Repeat, exactly, the run of lines that opens with the line containing "check and export" and closes with the line containing "for member in", and leave all other lines out.
____ Data extract
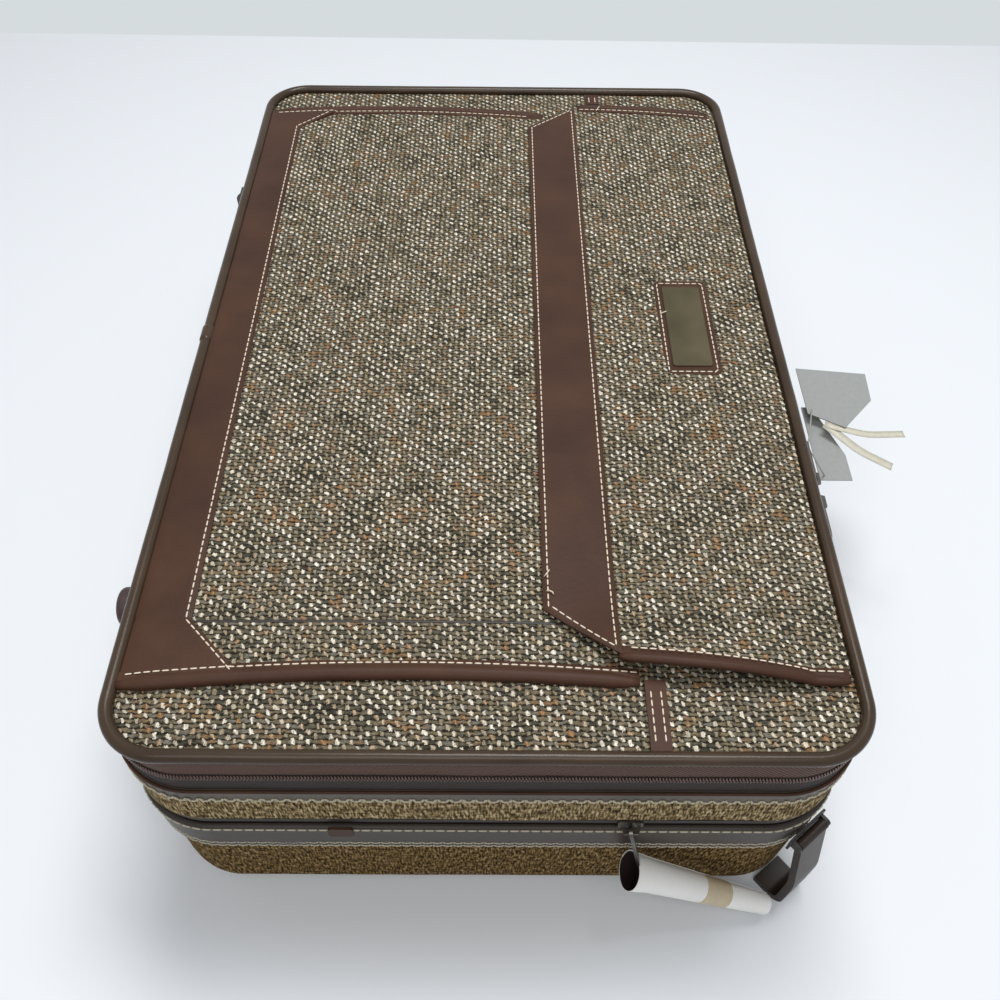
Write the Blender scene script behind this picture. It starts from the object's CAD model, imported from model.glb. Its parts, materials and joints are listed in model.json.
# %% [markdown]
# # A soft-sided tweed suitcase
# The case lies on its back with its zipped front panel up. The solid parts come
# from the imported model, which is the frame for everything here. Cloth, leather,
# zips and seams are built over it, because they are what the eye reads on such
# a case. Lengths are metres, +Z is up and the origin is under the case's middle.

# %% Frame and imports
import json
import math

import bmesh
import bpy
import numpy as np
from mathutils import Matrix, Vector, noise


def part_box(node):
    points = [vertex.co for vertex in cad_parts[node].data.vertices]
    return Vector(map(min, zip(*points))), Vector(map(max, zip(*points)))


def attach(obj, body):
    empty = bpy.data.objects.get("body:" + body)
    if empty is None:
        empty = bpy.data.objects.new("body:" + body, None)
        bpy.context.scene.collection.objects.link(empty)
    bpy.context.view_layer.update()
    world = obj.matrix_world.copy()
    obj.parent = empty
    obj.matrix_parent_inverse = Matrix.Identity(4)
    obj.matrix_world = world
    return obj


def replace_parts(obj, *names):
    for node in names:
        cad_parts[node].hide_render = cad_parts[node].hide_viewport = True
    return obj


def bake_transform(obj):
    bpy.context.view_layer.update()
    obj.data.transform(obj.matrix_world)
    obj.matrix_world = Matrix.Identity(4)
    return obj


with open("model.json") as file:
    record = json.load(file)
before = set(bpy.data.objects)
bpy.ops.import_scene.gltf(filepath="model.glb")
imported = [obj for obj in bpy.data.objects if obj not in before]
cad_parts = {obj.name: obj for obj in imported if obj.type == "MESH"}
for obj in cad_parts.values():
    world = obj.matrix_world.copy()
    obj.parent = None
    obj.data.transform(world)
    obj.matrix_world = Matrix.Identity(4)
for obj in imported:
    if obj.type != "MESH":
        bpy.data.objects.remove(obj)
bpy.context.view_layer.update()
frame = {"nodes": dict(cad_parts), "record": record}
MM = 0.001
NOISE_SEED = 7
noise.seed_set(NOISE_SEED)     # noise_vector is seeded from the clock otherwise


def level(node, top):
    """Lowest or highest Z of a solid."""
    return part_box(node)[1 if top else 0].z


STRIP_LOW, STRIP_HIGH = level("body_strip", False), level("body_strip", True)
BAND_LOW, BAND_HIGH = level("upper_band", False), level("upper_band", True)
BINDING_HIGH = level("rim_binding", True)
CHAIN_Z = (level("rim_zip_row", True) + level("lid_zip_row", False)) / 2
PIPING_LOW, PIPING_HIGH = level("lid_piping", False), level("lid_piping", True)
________
____ Data extract
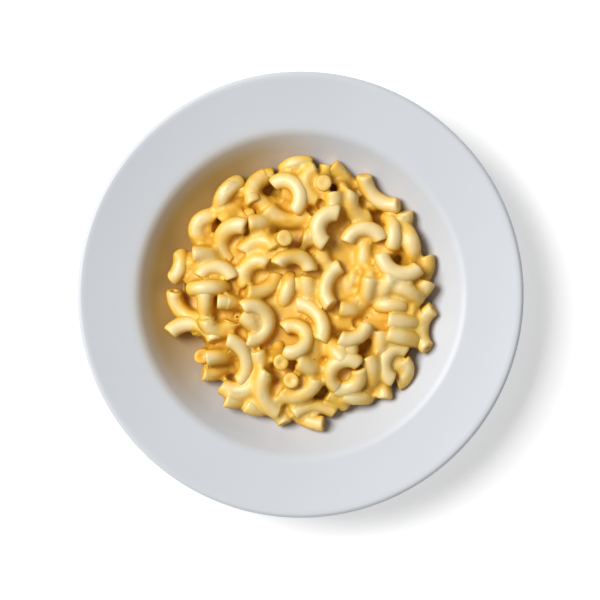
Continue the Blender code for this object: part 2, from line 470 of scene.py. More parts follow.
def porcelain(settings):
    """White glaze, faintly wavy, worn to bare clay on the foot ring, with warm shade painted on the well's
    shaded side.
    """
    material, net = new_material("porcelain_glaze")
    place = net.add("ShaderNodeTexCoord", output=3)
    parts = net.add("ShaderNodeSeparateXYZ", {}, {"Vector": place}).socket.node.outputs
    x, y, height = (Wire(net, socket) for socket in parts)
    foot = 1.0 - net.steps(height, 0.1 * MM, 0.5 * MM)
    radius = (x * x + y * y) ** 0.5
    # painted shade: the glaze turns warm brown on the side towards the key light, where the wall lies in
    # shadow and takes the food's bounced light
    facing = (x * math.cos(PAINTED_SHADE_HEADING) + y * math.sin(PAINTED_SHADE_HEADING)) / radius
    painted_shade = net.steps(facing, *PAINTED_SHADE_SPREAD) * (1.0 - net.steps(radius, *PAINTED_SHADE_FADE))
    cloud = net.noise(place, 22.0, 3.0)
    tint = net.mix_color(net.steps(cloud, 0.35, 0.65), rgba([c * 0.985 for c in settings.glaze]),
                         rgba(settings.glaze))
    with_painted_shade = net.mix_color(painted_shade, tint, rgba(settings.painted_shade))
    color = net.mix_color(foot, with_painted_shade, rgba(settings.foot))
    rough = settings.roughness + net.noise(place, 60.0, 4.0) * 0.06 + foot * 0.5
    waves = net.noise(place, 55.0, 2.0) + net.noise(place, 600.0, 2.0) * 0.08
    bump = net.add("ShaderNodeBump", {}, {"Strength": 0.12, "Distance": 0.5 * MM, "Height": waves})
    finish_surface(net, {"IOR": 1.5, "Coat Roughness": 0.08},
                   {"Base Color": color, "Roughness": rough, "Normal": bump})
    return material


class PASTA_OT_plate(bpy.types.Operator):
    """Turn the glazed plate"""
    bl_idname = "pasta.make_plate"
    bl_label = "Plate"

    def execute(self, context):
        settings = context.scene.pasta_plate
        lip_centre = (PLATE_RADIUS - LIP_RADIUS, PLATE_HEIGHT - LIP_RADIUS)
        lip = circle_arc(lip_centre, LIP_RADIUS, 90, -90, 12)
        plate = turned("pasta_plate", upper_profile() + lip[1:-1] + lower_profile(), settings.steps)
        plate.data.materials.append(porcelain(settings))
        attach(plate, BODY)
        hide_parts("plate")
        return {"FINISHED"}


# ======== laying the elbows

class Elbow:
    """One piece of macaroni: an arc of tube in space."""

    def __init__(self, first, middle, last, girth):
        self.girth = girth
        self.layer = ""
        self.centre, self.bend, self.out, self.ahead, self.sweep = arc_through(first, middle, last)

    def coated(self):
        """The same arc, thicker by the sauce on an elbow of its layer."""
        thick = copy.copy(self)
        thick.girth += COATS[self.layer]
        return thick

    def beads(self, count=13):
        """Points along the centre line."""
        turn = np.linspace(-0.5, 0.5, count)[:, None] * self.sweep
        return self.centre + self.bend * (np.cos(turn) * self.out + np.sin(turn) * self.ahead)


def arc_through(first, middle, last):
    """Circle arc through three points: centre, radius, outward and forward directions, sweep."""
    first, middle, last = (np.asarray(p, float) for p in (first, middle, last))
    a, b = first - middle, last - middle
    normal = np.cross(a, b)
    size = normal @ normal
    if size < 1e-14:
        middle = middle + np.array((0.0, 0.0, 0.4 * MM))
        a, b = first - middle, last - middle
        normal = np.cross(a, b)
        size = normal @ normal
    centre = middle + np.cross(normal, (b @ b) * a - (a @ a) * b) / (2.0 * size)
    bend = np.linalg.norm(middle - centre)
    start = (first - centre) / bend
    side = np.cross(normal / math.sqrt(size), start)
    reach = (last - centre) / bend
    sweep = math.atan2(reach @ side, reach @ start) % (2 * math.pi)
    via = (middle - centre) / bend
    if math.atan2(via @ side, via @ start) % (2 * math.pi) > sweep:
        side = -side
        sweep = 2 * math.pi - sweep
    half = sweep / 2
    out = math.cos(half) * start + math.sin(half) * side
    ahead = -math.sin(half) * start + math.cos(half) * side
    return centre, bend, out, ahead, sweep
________
____ Data extract
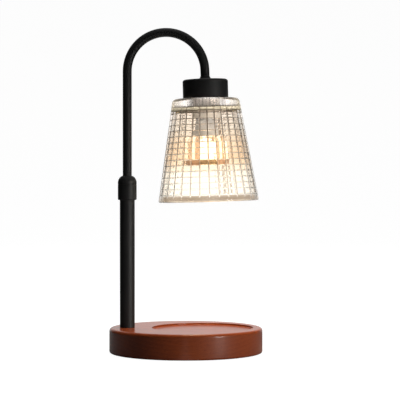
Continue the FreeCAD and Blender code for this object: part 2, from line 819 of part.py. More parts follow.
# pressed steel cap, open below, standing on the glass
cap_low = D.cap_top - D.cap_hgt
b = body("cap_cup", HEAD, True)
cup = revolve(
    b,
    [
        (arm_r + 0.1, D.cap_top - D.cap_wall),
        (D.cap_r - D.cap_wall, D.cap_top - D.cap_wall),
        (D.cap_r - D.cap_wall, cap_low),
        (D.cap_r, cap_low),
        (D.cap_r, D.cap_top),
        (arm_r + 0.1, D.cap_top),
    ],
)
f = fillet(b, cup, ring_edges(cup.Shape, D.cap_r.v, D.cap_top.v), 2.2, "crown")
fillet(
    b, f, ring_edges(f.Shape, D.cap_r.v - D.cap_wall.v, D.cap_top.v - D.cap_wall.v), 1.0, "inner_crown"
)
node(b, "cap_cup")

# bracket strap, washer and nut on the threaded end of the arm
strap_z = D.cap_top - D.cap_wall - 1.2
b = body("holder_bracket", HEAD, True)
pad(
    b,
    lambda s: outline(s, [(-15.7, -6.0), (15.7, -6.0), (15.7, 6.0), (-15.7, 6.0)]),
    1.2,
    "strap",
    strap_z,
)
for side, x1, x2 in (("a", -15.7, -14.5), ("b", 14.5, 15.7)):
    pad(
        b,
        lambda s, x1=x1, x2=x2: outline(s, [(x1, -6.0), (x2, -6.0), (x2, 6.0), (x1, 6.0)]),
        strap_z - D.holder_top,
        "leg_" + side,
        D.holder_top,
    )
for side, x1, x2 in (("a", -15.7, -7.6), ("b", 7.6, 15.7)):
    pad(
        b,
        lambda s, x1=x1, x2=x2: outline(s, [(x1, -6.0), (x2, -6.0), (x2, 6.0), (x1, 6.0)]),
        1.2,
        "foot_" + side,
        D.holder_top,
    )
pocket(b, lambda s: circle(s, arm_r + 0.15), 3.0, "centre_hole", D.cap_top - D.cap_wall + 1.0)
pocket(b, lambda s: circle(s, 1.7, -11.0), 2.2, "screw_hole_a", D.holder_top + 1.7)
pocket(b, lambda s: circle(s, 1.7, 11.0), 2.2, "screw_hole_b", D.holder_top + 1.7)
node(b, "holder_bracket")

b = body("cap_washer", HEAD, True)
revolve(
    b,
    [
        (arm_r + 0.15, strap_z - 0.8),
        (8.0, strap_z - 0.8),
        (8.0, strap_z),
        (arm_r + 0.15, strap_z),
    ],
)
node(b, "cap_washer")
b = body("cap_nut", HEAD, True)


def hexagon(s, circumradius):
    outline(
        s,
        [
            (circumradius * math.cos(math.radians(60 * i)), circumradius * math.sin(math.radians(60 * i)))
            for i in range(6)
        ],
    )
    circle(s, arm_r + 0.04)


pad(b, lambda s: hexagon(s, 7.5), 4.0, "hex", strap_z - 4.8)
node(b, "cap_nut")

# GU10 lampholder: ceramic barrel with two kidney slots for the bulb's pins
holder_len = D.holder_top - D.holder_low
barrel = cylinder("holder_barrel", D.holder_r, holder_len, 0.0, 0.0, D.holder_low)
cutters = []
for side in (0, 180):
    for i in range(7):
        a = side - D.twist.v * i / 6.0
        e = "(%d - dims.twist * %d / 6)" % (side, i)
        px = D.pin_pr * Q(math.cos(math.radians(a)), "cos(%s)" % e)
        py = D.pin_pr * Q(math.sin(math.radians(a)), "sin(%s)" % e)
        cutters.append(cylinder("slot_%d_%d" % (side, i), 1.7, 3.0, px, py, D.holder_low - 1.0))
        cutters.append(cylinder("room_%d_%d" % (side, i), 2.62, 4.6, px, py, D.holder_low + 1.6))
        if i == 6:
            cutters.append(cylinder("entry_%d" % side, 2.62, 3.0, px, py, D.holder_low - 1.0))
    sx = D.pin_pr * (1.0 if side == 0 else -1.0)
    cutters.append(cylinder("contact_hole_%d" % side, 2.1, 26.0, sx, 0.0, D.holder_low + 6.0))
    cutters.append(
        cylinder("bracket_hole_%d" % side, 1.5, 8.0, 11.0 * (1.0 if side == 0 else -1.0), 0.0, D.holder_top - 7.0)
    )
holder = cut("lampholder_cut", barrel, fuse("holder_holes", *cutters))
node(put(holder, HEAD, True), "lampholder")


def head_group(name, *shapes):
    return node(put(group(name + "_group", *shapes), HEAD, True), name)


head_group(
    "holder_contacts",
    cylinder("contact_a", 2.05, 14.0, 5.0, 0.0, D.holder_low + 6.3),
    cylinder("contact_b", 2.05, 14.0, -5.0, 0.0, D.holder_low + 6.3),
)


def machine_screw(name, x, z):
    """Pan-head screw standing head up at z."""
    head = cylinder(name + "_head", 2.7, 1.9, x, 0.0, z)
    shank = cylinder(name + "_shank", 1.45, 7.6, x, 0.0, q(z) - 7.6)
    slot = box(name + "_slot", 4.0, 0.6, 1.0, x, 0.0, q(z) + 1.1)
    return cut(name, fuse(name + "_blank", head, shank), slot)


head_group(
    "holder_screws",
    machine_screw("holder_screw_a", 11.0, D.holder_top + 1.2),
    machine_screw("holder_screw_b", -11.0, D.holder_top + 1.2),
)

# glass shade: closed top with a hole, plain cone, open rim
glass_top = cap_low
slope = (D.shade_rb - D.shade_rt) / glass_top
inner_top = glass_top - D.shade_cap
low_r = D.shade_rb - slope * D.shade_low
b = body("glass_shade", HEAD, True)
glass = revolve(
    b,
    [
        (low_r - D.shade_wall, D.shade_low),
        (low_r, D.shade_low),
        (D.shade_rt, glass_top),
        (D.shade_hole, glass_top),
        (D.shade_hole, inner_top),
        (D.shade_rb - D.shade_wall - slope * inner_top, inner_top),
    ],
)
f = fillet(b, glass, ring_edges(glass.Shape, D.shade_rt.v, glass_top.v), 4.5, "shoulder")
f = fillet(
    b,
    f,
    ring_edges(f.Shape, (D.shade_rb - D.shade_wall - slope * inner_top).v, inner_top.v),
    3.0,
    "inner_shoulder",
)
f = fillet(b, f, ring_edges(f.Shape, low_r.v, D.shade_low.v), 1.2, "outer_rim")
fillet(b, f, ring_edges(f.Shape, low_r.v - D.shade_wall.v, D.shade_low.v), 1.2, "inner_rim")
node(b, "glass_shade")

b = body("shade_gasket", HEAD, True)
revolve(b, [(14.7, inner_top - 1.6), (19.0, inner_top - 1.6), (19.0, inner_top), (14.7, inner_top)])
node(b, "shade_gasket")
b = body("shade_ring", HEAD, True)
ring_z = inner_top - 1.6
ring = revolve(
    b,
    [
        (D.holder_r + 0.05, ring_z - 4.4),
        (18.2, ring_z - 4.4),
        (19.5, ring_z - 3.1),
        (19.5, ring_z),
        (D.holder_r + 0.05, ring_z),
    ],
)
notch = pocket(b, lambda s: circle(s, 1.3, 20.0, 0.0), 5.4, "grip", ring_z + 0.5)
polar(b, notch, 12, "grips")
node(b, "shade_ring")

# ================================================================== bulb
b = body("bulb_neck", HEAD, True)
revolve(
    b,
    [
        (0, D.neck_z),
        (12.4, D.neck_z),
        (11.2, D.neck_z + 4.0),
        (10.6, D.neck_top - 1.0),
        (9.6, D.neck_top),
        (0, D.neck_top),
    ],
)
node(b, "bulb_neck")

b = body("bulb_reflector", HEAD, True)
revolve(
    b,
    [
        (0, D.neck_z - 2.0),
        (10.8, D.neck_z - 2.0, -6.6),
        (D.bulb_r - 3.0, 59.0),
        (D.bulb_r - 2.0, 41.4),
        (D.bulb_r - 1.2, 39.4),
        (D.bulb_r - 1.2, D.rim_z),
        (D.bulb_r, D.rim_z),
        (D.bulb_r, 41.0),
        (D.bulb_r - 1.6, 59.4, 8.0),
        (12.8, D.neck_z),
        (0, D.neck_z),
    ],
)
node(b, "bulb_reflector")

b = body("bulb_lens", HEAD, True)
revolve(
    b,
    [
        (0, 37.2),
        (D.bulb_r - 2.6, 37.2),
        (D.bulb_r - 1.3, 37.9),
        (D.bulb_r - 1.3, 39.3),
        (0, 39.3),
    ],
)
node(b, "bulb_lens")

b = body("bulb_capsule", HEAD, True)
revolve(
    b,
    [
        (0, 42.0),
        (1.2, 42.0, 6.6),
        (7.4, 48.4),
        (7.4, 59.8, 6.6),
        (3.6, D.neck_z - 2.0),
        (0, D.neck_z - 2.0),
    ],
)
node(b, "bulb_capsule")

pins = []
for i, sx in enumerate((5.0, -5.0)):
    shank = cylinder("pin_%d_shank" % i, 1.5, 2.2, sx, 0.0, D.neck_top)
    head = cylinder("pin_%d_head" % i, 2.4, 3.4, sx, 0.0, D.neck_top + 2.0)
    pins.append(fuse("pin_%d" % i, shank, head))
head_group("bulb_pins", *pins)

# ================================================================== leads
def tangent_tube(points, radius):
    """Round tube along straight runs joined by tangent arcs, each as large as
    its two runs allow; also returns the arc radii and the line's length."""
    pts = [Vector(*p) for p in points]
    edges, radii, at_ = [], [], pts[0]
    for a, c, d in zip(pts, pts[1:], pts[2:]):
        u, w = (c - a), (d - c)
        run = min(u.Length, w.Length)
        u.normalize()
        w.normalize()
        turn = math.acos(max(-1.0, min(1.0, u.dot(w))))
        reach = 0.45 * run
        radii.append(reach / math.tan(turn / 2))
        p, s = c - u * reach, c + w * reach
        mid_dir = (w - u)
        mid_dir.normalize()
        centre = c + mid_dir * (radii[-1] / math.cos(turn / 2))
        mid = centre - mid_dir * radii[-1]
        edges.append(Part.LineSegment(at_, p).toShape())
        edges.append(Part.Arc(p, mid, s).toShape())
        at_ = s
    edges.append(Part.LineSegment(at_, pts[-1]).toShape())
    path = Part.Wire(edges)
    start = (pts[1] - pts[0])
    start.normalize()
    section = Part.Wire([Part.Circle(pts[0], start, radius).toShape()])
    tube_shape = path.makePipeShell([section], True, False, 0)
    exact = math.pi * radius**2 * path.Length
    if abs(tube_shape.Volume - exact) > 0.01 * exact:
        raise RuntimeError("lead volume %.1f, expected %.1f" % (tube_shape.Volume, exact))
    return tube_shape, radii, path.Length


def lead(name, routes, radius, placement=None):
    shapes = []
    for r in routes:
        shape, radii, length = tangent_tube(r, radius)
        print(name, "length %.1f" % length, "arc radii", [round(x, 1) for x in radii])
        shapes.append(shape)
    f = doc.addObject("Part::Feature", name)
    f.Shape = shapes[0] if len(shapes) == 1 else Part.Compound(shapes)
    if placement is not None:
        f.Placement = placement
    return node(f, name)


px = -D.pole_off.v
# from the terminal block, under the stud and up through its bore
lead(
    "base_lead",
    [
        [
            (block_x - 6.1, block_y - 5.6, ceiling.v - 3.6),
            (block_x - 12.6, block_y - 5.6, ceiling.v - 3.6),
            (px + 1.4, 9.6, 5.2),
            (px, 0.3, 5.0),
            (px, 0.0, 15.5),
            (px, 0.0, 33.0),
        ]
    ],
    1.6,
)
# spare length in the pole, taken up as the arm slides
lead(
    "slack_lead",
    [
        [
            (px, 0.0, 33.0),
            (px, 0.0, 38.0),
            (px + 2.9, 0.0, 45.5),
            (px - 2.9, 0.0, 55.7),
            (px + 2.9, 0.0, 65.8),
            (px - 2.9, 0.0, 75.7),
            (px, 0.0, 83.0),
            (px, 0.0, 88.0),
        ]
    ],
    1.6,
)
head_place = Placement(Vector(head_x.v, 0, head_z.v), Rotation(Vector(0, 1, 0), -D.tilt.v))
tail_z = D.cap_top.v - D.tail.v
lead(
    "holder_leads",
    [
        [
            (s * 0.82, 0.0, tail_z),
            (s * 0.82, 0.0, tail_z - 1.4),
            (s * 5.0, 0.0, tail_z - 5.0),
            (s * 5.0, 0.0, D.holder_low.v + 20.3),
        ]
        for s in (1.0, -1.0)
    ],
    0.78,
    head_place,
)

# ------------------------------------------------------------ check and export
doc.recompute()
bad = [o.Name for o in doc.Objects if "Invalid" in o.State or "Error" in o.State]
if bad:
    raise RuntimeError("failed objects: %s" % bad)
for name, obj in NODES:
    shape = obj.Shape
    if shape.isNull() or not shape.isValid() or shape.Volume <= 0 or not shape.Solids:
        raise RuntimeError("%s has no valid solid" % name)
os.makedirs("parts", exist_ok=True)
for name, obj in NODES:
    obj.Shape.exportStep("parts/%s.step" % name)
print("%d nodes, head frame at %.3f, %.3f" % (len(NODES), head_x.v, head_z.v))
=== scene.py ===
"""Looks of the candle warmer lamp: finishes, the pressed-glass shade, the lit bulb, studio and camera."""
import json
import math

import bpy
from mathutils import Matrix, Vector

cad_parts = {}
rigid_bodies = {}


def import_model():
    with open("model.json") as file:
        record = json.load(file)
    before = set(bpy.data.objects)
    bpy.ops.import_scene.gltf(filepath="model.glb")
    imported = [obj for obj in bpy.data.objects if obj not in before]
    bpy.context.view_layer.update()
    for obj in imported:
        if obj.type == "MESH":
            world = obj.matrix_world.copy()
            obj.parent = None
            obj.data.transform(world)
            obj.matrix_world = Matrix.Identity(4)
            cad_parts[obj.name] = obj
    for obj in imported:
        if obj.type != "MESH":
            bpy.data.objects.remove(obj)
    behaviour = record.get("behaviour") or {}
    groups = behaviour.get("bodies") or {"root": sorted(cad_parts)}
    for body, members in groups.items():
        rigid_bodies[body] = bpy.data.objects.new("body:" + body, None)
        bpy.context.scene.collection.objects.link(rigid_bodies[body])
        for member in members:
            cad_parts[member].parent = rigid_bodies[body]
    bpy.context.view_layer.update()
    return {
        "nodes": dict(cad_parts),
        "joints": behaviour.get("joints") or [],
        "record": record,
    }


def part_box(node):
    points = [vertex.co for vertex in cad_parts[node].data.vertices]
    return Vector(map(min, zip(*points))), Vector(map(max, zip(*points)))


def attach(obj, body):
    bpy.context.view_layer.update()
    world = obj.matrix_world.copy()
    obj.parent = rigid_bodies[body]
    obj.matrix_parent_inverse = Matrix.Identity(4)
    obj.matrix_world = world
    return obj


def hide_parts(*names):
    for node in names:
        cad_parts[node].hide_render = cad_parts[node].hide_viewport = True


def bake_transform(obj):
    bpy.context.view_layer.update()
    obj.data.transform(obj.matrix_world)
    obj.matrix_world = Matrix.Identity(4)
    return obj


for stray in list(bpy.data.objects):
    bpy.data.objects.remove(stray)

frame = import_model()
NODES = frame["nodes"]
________
◆ **Written answer**
# ------------------------------------------------------------ check and export
doc.recompute()
bad = [o.Name for o in doc.Objects if "Invalid" in o.State or "Error" in o.State]
if bad:
    raise RuntimeError("failed objects: %s" % bad)
for name, obj in NODES:
    shape = obj.Shape
    if shape.isNull() or not shape.isValid() or shape.Volume <= 0 or not shape.Solids:
        raise RuntimeError("%s has no valid solid" % name)
os.makedirs("parts", exist_ok=True)
for name, obj in NODES:
    obj.Shape.exportStep("parts/%s.step" % name)
print("%d nodes, head frame at %.3f, %.3f" % (len(NODES), head_x.v, head_z.v))
=== scene.py ===
"""Looks of the candle warmer lamp: finishes, the pressed-glass shade, the lit bulb, studio and camera."""
import json
import math

import bpy
from mathutils import Matrix, Vector

cad_parts = {}
rigid_bodies = {}


def import_model():
    with open("model.json") as file:
        record = json.load(file)
    before = set(bpy.data.objects)
    bpy.ops.import_scene.gltf(filepath="model.glb")
    imported = [obj for obj in bpy.data.objects if obj not in before]
    bpy.context.view_layer.update()
    for obj in imported:
        if obj.type == "MESH":
            world = obj.matrix_world.copy()
            obj.parent = None
            obj.data.transform(world)
            obj.matrix_world = Matrix.Identity(4)
            cad_parts[obj.name] = obj
    for obj in imported:
        if obj.type != "MESH":
            bpy.data.objects.remove(obj)
    behaviour = record.get("behaviour") or {}
    groups = behaviour.get("bodies") or {"root": sorted(cad_parts)}
    for body, members in groups.items():
        rigid_bodies[body] = bpy.data.objects.new("body:" + body, None)
        bpy.context.scene.collection.objects.link(rigid_bodies[body])
        for member in members:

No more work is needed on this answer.